- _Given instruction_
Give back an exact copy of the lines from the start of the material through the line bearing "return np.min([beside(x, y, route)[0]". Include both ends and nothing else.

- _Supplied data_
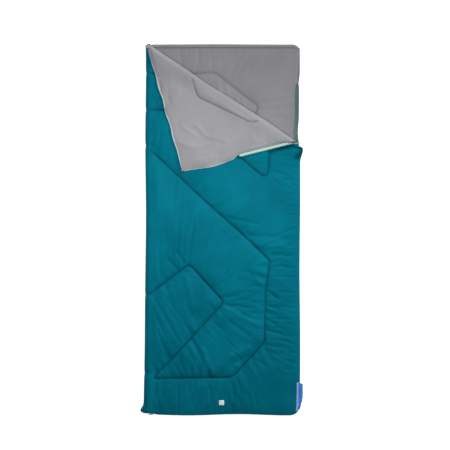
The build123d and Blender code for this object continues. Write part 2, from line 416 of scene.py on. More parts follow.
# ---- Cloth held down along its seams and swelling between them ----
def near_seams(x, y, seams):
    """Each point's distance from the nearest seam."""
    return np.min([beside(x, y, route)[0] for route in seams], axis=0)


def puckers(x, y, seams, length, reach, seed):
    """Small folds that run off each seam where the thread gathers the cloth, with a height of about 1."""
    rng = np.random.default_rng(seed)
    total = np.zeros_like(x)
    for route in seams:
        d, along, side = beside(x, y, route)
        for way in (-1.0, 1.0):
            fold = np.zeros_like(x)
            slant = rng.uniform(-0.35, 0.35)
            for _ in range(5):
                k = 2 * math.pi / (length * rng.uniform(0.65, 1.7))
                fold += np.cos(k * (along + slant * d) + rng.uniform(0, 2 * math.pi))
            far = reach * (1 + 0.6 * np.sin(along * rng.uniform(11, 19) + rng.uniform(0, 6)))
            fade = (1 - bell(d, 0.007)) * np.exp(-((d / far) ** 1.4))
            strong = 0.75 + 0.45 * np.sin(along * rng.uniform(6, 10) + rng.uniform(0, 6))
            total += np.where(side == way, fold / 1.6 * fade * strong, 0)
    return total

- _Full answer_
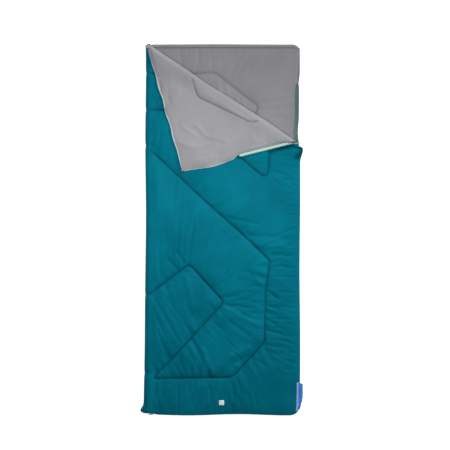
The build123d and Blender code for this object continues. Write part 2, from line 416 of scene.py on. More parts follow.
# ---- Cloth held down along its seams and swelling between them ----
def near_seams(x, y, seams):
    """Each point's distance from the nearest seam."""
    return np.min([beside(x, y, route)[0] for route in seams], axis=0)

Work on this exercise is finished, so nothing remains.